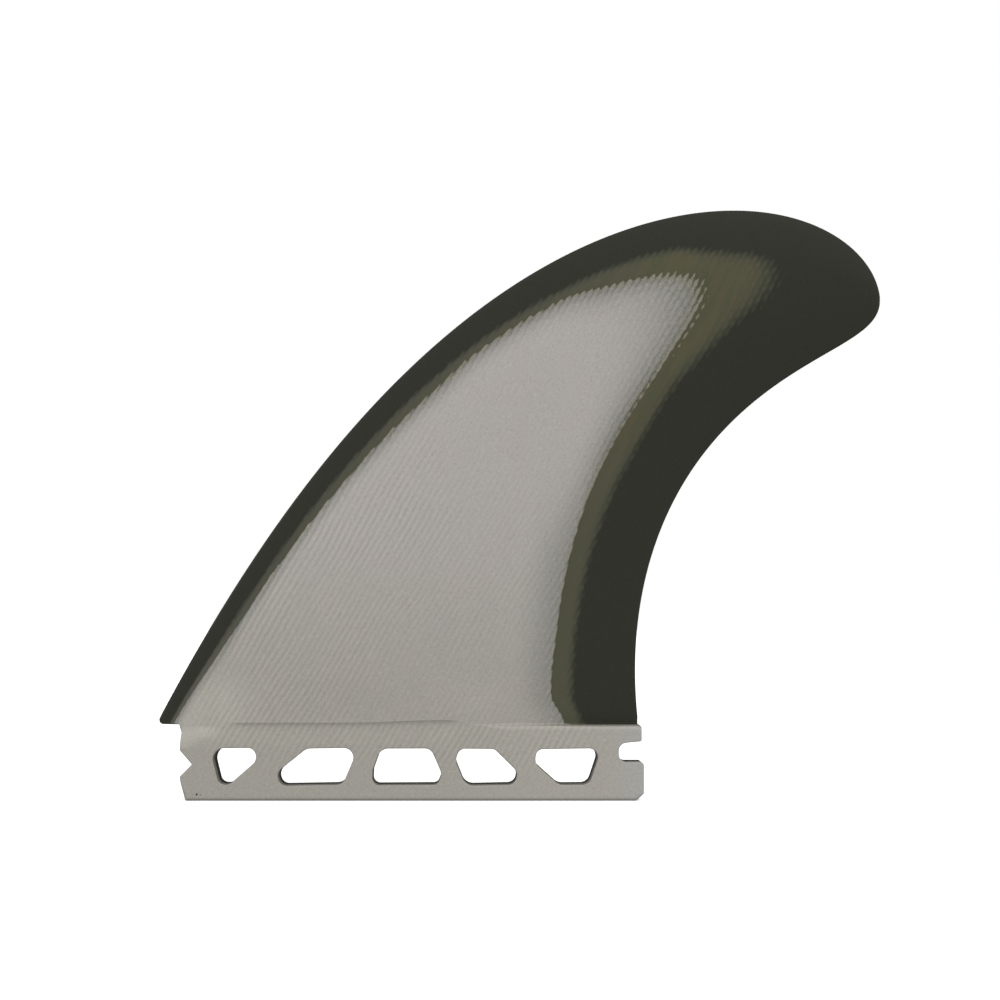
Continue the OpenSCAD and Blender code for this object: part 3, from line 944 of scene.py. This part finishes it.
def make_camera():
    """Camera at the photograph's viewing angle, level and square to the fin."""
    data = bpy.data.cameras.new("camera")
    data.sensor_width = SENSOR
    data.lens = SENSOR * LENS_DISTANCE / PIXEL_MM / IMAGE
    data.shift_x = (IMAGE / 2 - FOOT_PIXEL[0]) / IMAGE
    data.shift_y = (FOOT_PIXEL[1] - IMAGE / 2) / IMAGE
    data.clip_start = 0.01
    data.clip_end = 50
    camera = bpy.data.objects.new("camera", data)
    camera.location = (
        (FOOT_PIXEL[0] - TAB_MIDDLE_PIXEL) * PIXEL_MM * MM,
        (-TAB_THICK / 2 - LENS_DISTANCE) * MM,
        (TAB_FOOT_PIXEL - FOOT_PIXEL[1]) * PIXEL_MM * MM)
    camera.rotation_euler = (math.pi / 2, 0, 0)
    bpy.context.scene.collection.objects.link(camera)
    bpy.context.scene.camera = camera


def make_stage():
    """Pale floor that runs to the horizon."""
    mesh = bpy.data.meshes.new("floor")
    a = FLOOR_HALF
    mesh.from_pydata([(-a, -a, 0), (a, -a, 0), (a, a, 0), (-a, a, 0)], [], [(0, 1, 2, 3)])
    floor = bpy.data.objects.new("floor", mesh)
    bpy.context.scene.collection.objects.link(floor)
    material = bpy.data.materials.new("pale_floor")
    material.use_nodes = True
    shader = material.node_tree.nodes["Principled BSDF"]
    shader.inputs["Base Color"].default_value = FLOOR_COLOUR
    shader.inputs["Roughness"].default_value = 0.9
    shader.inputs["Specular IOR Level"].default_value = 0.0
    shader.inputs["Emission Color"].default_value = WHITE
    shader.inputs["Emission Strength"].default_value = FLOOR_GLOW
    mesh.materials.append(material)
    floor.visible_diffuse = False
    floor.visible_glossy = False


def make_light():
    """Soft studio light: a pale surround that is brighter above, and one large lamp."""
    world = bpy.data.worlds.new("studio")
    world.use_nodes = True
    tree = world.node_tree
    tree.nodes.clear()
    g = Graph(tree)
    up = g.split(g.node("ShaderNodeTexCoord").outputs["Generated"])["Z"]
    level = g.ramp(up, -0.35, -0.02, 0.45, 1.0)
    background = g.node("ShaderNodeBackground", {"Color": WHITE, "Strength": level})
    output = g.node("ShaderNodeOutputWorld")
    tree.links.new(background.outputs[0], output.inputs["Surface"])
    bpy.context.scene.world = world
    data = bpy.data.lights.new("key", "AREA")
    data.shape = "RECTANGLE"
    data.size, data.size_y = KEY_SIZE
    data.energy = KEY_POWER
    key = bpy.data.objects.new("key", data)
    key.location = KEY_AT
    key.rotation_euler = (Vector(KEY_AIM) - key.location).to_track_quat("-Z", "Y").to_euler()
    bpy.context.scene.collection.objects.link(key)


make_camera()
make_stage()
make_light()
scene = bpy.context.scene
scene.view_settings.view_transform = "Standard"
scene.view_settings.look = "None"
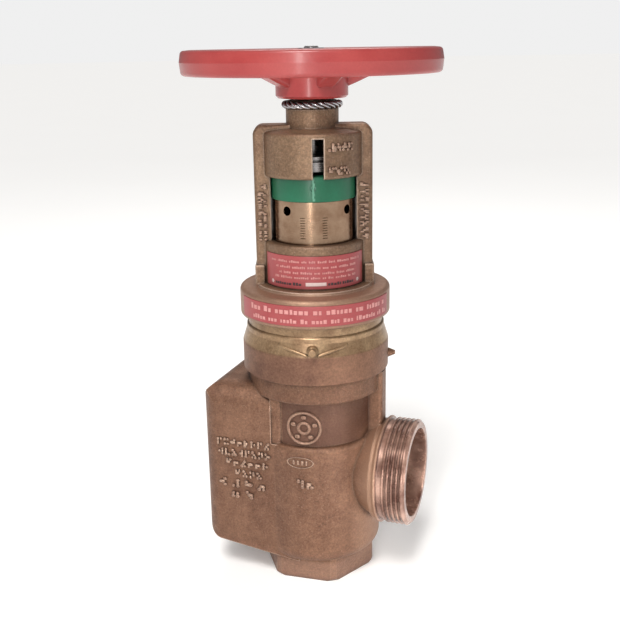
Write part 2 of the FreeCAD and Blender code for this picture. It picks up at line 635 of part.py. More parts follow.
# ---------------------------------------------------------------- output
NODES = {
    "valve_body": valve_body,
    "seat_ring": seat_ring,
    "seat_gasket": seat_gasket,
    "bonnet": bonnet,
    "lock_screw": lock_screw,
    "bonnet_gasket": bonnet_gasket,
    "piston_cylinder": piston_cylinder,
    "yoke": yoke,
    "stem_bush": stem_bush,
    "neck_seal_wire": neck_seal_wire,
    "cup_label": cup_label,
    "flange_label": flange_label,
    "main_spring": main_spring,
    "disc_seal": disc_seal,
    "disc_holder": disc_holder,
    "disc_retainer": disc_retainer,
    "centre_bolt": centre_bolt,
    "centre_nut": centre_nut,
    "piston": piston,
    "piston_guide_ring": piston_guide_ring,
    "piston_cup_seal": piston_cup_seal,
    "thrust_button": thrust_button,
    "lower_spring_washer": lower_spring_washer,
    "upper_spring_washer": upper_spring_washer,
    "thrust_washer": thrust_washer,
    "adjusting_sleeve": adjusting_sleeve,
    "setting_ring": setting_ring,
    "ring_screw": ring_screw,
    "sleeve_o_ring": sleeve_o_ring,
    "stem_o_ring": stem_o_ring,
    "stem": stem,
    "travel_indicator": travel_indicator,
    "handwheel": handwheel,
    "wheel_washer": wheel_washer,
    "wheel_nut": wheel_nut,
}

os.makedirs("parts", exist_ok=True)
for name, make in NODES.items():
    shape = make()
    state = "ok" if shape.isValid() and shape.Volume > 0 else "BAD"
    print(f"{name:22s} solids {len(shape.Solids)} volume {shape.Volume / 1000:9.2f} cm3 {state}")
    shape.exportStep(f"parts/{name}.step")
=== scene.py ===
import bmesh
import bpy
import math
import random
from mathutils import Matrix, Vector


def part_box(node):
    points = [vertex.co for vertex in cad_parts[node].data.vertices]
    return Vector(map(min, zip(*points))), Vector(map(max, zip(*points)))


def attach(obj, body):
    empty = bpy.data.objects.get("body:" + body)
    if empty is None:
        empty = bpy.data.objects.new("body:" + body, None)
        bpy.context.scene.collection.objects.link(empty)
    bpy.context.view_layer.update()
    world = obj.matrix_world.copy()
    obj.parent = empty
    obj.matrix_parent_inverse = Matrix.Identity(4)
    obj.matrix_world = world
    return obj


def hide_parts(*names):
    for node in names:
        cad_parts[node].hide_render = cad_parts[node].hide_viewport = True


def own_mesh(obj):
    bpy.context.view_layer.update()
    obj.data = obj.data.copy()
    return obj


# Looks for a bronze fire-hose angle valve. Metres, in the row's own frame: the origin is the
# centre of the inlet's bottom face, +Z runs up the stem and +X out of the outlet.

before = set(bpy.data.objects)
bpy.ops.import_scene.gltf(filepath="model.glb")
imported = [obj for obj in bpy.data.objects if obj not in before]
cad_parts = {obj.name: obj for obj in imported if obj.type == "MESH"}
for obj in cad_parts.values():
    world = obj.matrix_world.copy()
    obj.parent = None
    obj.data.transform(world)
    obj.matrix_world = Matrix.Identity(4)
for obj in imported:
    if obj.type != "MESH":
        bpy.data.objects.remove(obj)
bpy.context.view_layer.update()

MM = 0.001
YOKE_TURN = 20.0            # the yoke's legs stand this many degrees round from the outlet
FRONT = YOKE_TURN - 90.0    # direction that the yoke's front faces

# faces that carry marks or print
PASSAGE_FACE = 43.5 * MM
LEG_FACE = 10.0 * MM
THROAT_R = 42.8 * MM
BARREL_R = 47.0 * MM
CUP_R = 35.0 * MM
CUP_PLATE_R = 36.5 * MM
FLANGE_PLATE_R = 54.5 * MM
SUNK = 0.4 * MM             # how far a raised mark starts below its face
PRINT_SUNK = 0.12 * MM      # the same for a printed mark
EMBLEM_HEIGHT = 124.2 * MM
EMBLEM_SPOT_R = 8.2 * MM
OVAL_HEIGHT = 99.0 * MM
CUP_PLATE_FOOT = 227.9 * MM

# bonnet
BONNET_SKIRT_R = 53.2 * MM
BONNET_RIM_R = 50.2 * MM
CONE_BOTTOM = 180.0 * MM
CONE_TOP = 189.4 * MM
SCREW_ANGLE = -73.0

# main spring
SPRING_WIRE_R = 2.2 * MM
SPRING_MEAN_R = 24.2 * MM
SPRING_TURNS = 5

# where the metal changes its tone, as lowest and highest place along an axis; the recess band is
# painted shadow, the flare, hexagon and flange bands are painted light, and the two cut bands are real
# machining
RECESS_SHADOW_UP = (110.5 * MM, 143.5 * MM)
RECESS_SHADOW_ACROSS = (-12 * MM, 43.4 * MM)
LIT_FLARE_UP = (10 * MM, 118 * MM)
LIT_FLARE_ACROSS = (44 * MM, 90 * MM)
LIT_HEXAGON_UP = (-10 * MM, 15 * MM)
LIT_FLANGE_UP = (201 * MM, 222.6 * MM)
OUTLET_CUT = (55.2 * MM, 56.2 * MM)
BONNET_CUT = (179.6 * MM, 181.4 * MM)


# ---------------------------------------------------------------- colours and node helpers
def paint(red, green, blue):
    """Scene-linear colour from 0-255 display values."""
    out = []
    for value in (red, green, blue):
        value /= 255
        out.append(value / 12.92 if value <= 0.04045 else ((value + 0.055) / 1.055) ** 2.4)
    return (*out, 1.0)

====

— Set exercise —
Of the entries listed above, reproduce only the lines starting at the line containing "for name, make" and ending at the line containing "in imported if". Include both, exactly as they stand.

— Answer to this problem —
for name, make in NODES.items():
    shape = make()
    state = "ok" if shape.isValid() and shape.Volume > 0 else "BAD"
    print(f"{name:22s} solids {len(shape.Solids)} volume {shape.Volume / 1000:9.2f} cm3 {state}")
    shape.exportStep(f"parts/{name}.step")
=== scene.py ===
import bmesh
import bpy
import math
import random
from mathutils import Matrix, Vector


def part_box(node):
    points = [vertex.co for vertex in cad_parts[node].data.vertices]
    return Vector(map(min, zip(*points))), Vector(map(max, zip(*points)))


def attach(obj, body):
    empty = bpy.data.objects.get("body:" + body)
    if empty is None:
        empty = bpy.data.objects.new("body:" + body, None)
        bpy.context.scene.collection.objects.link(empty)
    bpy.context.view_layer.update()
    world = obj.matrix_world.copy()
    obj.parent = empty
    obj.matrix_parent_inverse = Matrix.Identity(4)
    obj.matrix_world = world
    return obj


def hide_parts(*names):
    for node in names:
        cad_parts[node].hide_render = cad_parts[node].hide_viewport = True


def own_mesh(obj):
    bpy.context.view_layer.update()
    obj.data = obj.data.copy()
    return obj


# Looks for a bronze fire-hose angle valve. Metres, in the row's own frame: the origin is the
# centre of the inlet's bottom face, +Z runs up the stem and +X out of the outlet.

before = set(bpy.data.objects)
bpy.ops.import_scene.gltf(filepath="model.glb")
imported = [obj for obj in bpy.data.objects if obj not in before]
cad_parts = {obj.name: obj for obj in imported if obj.type == "MESH"}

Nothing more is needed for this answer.